Сам-то по себе текст, в принципе, в этом не то чтобы не нуждается, - текст в принципе первичен и создается, по моему скромному убеждению, в одиночестве, наедине с листом бумаги или экраном монитора. Качество такого текста не зависит ни от фэндома, ни от коммерческих требований, ни от состояния здоровья "брата Петрополя".
И если таких текстов не появляется в определенном жанре (например, в жанре фантастики) - значит, жанр сейчас не востребован обществом, значит, он не нужен самим авторам. А если появляется - то слухи о смерти жанра являются сильно преувеличенными.
Лично я считаю, что слово убить нельзя. Хочешь, чтобы фантастика жила, - пиши хорошие фантастические тексты. С моей точки зрения, другого пути просто не существует.
Точка входа
03:00 / 19.09.2016
Почему одни произведения – «твои», а другие – «чужие»? Что заставляет читателя входить в книгу и как бы жить в ней, а затем сделать частью ее своей души – и тогда уже она «живет» в нем? Есть какой-то секрет....
Условно я бы назвала этот секрет – наличием или отсутствием «точки входа» (можно взять или придумать любой другой термин, этот я предлагаю для удобства).

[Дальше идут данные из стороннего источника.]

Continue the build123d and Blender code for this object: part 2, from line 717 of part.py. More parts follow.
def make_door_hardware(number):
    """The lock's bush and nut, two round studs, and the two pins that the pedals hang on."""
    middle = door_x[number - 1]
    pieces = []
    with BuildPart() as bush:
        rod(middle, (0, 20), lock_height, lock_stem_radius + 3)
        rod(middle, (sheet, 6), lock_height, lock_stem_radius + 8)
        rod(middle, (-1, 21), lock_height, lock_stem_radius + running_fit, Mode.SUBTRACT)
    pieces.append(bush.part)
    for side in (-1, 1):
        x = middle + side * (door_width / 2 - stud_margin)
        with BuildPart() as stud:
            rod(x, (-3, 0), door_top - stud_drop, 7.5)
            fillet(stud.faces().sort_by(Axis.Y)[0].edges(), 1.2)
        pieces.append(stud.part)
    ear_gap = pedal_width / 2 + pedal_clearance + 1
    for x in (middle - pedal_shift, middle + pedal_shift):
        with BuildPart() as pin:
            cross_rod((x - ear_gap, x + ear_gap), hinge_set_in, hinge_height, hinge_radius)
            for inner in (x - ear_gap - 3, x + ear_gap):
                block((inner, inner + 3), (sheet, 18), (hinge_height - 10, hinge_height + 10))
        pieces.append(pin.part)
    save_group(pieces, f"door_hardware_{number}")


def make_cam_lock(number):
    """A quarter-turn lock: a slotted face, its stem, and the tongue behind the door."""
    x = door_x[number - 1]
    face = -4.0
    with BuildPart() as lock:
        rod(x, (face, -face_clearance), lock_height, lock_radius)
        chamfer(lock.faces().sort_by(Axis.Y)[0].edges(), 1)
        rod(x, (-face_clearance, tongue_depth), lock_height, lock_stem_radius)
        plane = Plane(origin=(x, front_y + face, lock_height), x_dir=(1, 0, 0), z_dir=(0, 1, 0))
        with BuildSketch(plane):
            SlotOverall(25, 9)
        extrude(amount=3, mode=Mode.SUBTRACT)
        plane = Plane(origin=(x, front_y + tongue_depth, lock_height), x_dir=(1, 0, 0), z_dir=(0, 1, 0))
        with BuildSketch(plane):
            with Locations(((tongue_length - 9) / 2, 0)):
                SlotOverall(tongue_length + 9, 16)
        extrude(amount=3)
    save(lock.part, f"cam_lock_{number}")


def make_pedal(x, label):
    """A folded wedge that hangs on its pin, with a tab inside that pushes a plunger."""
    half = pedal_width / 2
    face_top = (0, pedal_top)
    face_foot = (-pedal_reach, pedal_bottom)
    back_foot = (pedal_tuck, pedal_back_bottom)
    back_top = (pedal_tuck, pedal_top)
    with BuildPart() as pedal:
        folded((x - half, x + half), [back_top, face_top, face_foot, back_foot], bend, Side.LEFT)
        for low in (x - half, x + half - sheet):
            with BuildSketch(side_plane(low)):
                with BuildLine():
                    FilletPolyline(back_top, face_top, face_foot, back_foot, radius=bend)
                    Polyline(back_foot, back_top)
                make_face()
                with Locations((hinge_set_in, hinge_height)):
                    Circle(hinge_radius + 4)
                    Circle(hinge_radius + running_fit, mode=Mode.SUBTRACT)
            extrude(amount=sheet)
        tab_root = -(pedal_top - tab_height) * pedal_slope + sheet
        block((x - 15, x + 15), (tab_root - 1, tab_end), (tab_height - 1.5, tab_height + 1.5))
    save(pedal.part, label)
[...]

Меня всегда удивляло – как много произведений созданы вообще без боли. Просто вот сидит писатель за столом, попивает чаек, настроение у него хорошее, диван мягкий, на столе ждет арбуз. О чем бы пописать? Ну давайте про тяжелую жизнь полуэльфа, у которого враги сожгли родную хату, и вот пришлось ему скитаться в мире людей… Эх, благодать-то какая!..
И смотрит писатель на своего героя не то чтобы свысока – а очень со стороны. Рассматривает как картинку, без сочувствия. Без со-чувствия, со-переживания. Кстати, тот же самый сюжет другой писатель – или тот же самый, но при других обстоятельствах, - может писать и с болью. Только вот происходит это очень редко. У писателя есть еще литературный агент, а агент ему диктует: сейчас спросом пользуется вот это, структура книги должна быть вот такой, а героя сделай-ка нам вот эдакого… То есть, в процесс активно вмешивается «рынок», и всякое со-страдание вянет на корню. Я могу сострадать моему герою, тому, который изошел из глубин моего сердца, - а когда его ощупал менеджер своими лапами работорговца и потребовал мышцы сделать покрепче, а характер подубовее, - тут-то вся любовь и кончилась.

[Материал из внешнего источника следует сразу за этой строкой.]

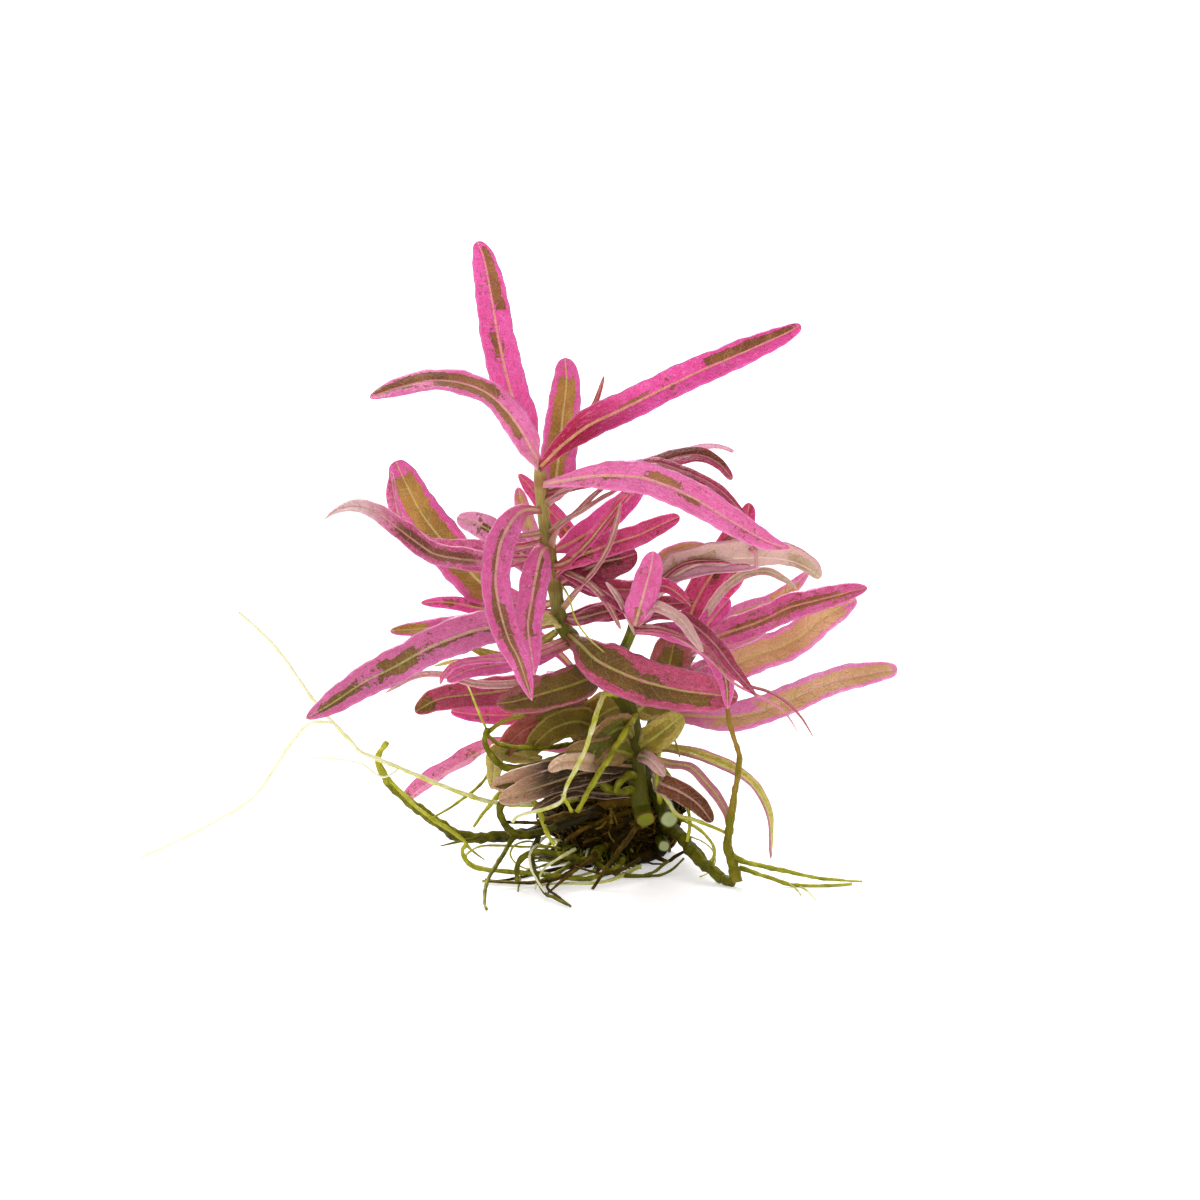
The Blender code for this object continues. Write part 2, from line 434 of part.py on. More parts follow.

Однако вернемся к «боли». Если нет сердечной боли – у меня не получается в полной мере соединиться с произведением, сделать его «своим». Как будто болевая точка души – общая для автора, персонажа и меня, - является своего рода порталом между мирами.

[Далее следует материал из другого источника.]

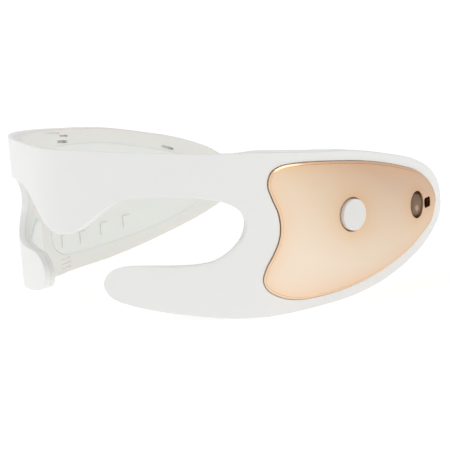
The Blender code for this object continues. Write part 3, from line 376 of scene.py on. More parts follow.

Эти порталы непостоянны. Иные закрываются после того, как закрываются (заживают) болевые точки души читателя.
Почему в детстве мы так часто и так глубоко входим в книги (фильмы, игры)? Я думаю, именно потому, что эти произведения обнаруживают в нашей душе эти самые болевые точки. Их много, но ребенок их плохо осознает. Книга затрагивает то одну, то другую, они отзываются, открываются – так открываются порталы, и ребенок входит в иные миры.